Population Estimation with Partial Social-Media Coverage
Conference
Format: CPS Abstract - IAOS 2026
Keywords: calibration, nonprobability samples, official statistics, propensity score weighting, two-phase sampling, web data
Session: Topics in health & demography
Tuesday 12 May 4:30 p.m. - 6 p.m. (Europe/Vilnius)
Abstract
Official statistics increasingly consider online sources, but in practice, coverage is often incomplete, yielding a nonprobability sample that may not represent the full target population. We study this problem using the population of candidates in the 2024 Lithuanian parliamentary elections (about 1,700 persons), linked to official candidate information and campaign-period posts from publicly accessible profiles on a major social network; only a substantial share of candidates can be collected in the primary workflow, while the remainder require alternative handling.

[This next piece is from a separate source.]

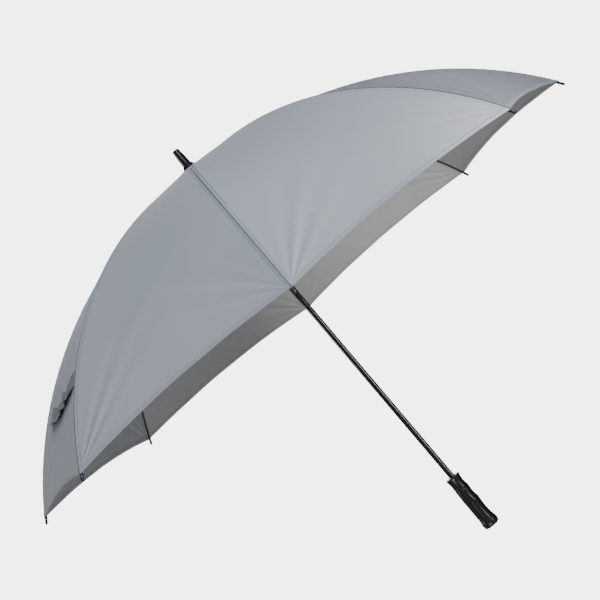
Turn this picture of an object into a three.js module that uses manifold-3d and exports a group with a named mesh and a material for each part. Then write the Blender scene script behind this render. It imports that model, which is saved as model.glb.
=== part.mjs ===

Our aim is to estimate population-level indicators for the share of positive, neutral, and negative political messaging. Using auxiliary variables available for all candidates from the official election frame, we will compare three practical strategies: a two-stage probability sampling design (sampling candidates and then sampling posts), nonprobability estimation adjusted with propensity-score weighting and calibration to population margins, and a hybrid two-phase approach that adds a probability follow-up sample from the noncovered group. A manually archived benchmark will be used to evaluate bias, uncertainty, and subgroup performance, providing implementation-oriented guidance for official statistics settings.